I’m curious about the causes of mass aborts in hydra from time to time, as well as restarts that I tend to see happening. I haven’t seen a pattern to them exactly, so is it a manual decision? Or does something else trigger aborts of all the jobs in an evaluation?
This recent evalution of trunk-combined failed because of a mass abort: https://hydra.nixos.org/eval/1622920. From what I can tell, it likely would have succeeded otherwise.
Perhaps this it is to free up resources so other jobsets can proceed, but I’m just speculating and would appriciate any insight.
Thanks for the reply, I hadn’t seen that thread.
I guess the reason it’s maybe effecting
trunk-combined is that there are shared jobs between the various builds but cancelling an evaluation cancels the jobs in all the other evaluations.
Yes, this is a bit unfortunate on how the aborting is implemented.
I wonder, would it be desirable for hydra to automatically retry jobs that end up being shared when a new evaluation starts?

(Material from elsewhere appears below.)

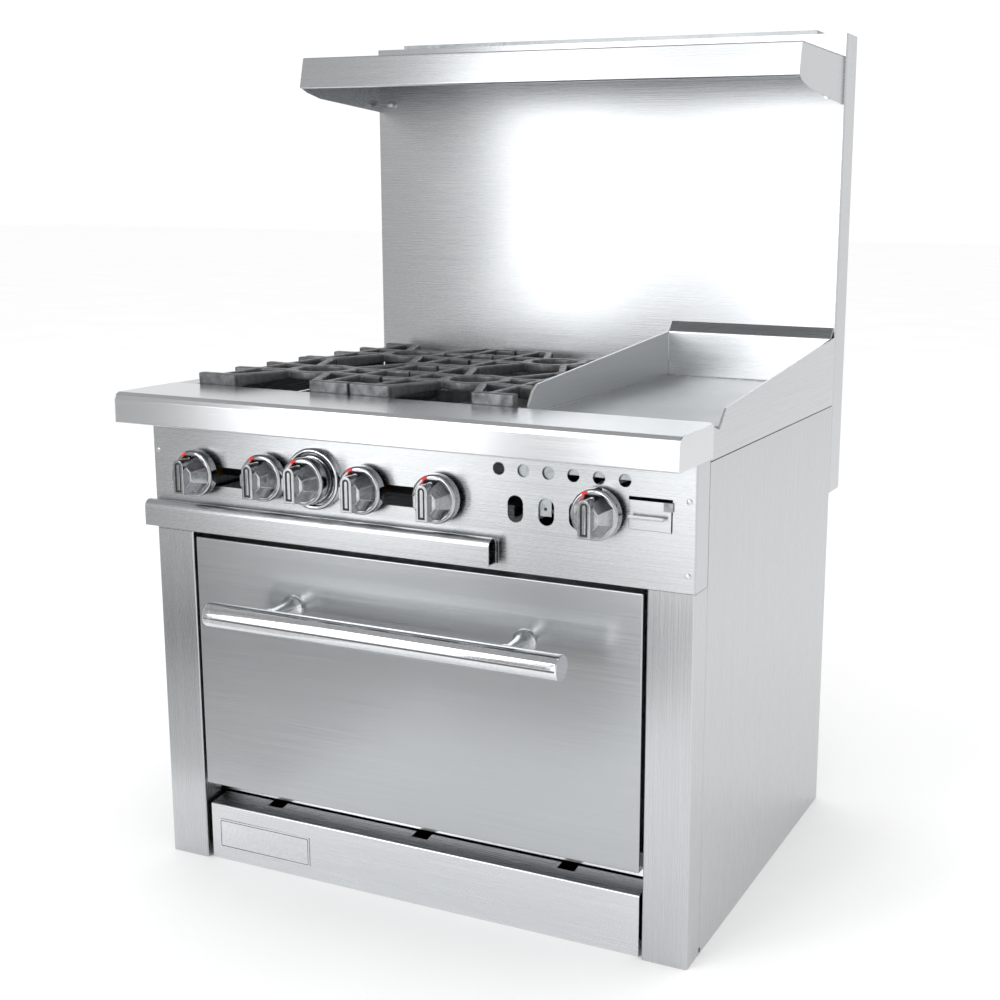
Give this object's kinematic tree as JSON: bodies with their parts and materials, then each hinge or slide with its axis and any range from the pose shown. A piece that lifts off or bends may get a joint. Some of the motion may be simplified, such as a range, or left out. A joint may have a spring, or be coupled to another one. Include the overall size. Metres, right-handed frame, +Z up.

So while you might cancel a staging evaluation, if there are still jobs that trunk-combined shares when it evaluates next, only those shared jobs would get queued again.
I imagine though if the cancellations are primarily about freeing up build resources, this might have opposite of the desired outcome.
I can’t make any promises about delivering, as I may be out of my depth, but I’d be happy to see if thats something I could contribue to hydra if it’s a desired behaviour.
Each evaluation has a button that restarts all aborted jobs (failed ones are unaffected).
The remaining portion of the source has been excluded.